Understanding Underwriting & Binding Procedures
No agency wants to face an E&O claim. With our Fireman's Fund Errors and Omissions insurance for insurance agents, claims, when they do come, do not have to be a huge hurdle. Yet, with right procedures in place, your insurance agency can reduce the risk of facing a claim in the first place. Often, these claims occur when agents do not understand the binding authority, work with insurers they do not often work with or provide a binder before following the full underwriting process. Many of these are avoidable mistakes.
To avoid losses from insurance agents errors and omissions, you need to operate within the scope of your express authority. Unfortunately, this authority is not always obvious. In order to avoid errors and omissions in the underwriting and binding procedures, you need to be certain that you understand your underwriting and binding procedures.
How can you do this? First, attain full knowledge of your authority with every company you do business with. Insurance carriers will sue if their contract with the agency appears to be breached.
Next, if you are not certain about underwriting and binding procedures, contact the carrier to ensure proper procedures are followed.
Make sure any exceptions made by underwriters are fully documented and put that documentation in your file. If the underwriter does not provide this information, you should write to the underwriter explaining your understanding of the exception and asking for the document.
Often, insurance agency E&O claims come when the carrier is not fully aware of the risk. This can be limited by fully disclosing the risk and the full nature of the risk to the insurance carrier. For example, if the carrier expects an inspection as part of the underwriting process, you need to not only provide the inspection but also ensure that the full nature of any risk provided by the property is documented and explained. Incomplete inspections can lead to claims the insurance company was not prepared to pay, and this, in turn, leads to an E&O lawsuit.
You must not offer coverage where your lack binding authority to do so, but beyond this, you need to ensure that the customer understands that coverage has not been offered. A letter documenting the excluded risks should be provided to the underwriter and the customer. If the customer wishes to seek coverage, you must provide a realistic expectation of the time frame necessary to seek binding from the carrier. All answers from the underwriter must be made in writing.
No matter what the circumstances, you must only bind risks you are certain the insurer will accept.
Often insurance companies will offer their own applications for agents to use. Using this rather than a standard ACORD form application ensures that the information captured is tailored to the insurer's specific needs.
Sometimes customer delays or coverage types that are hard to place can create problems for agents. When this happens, you can protect yourself by sending a letter reminding the customer that they are not yet insured.
Finally, you can prevent E&O claims by having a thorough understanding of the state's statutes & regulation regarding issuing binders. Many states require a written binder to be delivered to both the insured and the insurer in a set period of time after issuing the oral binder. By sending this written binder immediately, you lessen your risk of facing an E&O claim.

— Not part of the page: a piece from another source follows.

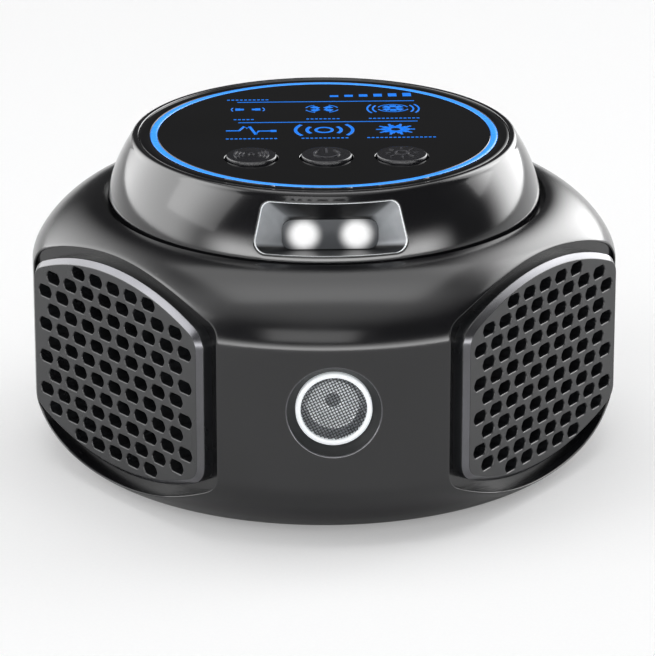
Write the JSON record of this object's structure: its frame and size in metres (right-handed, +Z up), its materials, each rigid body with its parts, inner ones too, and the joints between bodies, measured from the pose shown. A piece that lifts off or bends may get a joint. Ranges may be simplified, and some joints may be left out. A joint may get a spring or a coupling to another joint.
{
  "type": "ultrasonic pest repeller",
  "caption": "Squat round ultrasonic pest repeller: domed housing with slotted horn panels, small front transducer, lamp in the crown and a push-button display disc.",
  "frame": {"origin": "on the table, under the middle of the round housing", "axes": "+Z up through the display, the lamp and the front transducer face -Y"},
  "size_m": [0.1476, 0.1476, 0.083],
  "materials": {
    "housing_black": "moulded ABS, black, satin to gloss",
    "crown_black": "moulded ABS, black, satin to gloss",
    "grille_black": "moulded ABS, black, satin",
    "base_black": "moulded ABS, black, fine texture",
    "panel_black": "polished acrylic, back printed black",
    "ring_blue": "acrylic light guide, lit blue",
    "button_black": "moulded ABS, black, satin",
    "carrier_white": "moulded ABS, light grey",
    "board_green": "glass-epoxy board with solder mask",
    "chip_black": "epoxy chip package",
    "part_ivory": "moulded nylon",
    "led_white": "white LED package",
    "reflector_grey": "moulded and silvered reflector",
    "lens_clear": "clear polycarbonate",
    "ring_silver": "plated bright ring",
    "mesh_steel": "woven wire cloth",
    "can_alu": "drawn aluminium",
    "seal_rubber": "moulded rubber",
    "horn_grey": "moulded ABS, dark grey",
    "driver_steel": "pressed steel can",
    "lead_red": "PVC insulated wire",
    "lead_grey": "flat flexible cable",
    "winding_amber": "taped copper winding",
    "capacitor_blue": "PVC sleeved aluminium can",
    "pin_brass": "plated brass",
    "screw_zinc": "zinc plated steel"
  },
  "bodies": {
    "root": {"body_shell": "housing_black", "base_plate": "base_black", "crown": "crown_black", "trim_ring": "panel_black", "light_ring": "ring_blue", "display_lens": "panel_black", "display_carrier": "carrier_white", "display_board": "board_green", "switch_cases": "part_ivory", "ring_leds": "led_white", "icon_leds": "led_white", "controller_chip": "chip_black", "lamp_reflector": "reflector_grey", "lamp_lens": "lens_clear", "lamp_leds": "led_white", "lamp_board": "part_ivory", "transducer_ring": "ring_silver", "transducer_mesh": "mesh_steel", "transducer_cone": "can_alu", "transducer_can": "can_alu", "transducer_sleeve": "seal_rubber", "transducer_lead": "lead_red", "grille_front_left": "grille_black", "grille_front_right": "grille_black", "grille_rear_left": "grille_black", "grille_rear_right": "grille_black", "horn_front_left": "horn_grey", "horn_front_right": "horn_grey", "horn_rear_left": "horn_grey", "horn_rear_right": "horn_grey", "driver_front_left": "driver_steel", "driver_front_right": "driver_steel", "driver_rear_left": "driver_steel", "driver_rear_right": "driver_steel", "speaker_leads": "lead_red", "main_board": "board_green", "transformer": "winding_amber", "capacitors": "capacitor_blue", "driver_chips": "chip_black", "board_connectors": "part_ivory", "ribbon_cable": "lead_grey", "dc_jack": "base_black", "dc_jack_pin": "pin_brass", "rubber_feet": "seal_rubber", "base_screws": "screw_zinc", "board_screws": "screw_zinc", "crown_screws": "screw_zinc", "display_screws": "screw_zinc"},
    "button_sound": {"button_sound": "button_black"},
    "button_power": {"button_power": "button_black"},
    "button_light": {"button_light": "button_black"}
  },
  "joints": [
    {"name": "press_sound", "type": "slide", "parent": "root", "child": "button_sound", "axis": [0, 0, -1], "range_m": [0, 0.0008], "stiffness_N_per_m": 800},
    {"name": "press_power", "type": "slide", "parent": "root", "child": "button_power", "axis": [0, 0, -1], "range_m": [0, 0.0008], "stiffness_N_per_m": 800},
    {"name": "press_light", "type": "slide", "parent": "root", "child": "button_light", "axis": [0, 0, -1], "range_m": [0, 0.0008], "stiffness_N_per_m": 800}
  ]
}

Sometimes, a practical example means more than a list of what to do and not do. Consider this scenario:
An insurer requires a photograph of any rental properties it insures. The agent provided a binder for a property without gathering the required photographs. When a fire occurred, the insurance company had to pay the claim. Because of the lack of a photograph, the insurer then requested reimbursement from the agent. The cost for that claim was $150,000. The property was vacant and boarded up, and the photograph would have shown it was an unacceptable risk.
How could you avoid this type of claim?Always follow the underwriting procedures outlined by the insurance carrier.
Here's another scenario:
An agent issues a binder for auto insurance to a 20-year-old driver. After the driver has an accident, the insurance provider holds the agent liable because their guidelines clearly state that the minimum age for coverage is 25. The claim cost $12,000.
How can you avoid this type of claim? Know the underwriting guidelines of every company you work with, and follow them explicitly.
Avoiding these risks should be your primary defense against E&O claims. Yet no matter how careful you are, mistakes will be made. That's why you need E&O insurance for insurance agents. This coverage will ensure that mistakes do not end up costing you your career.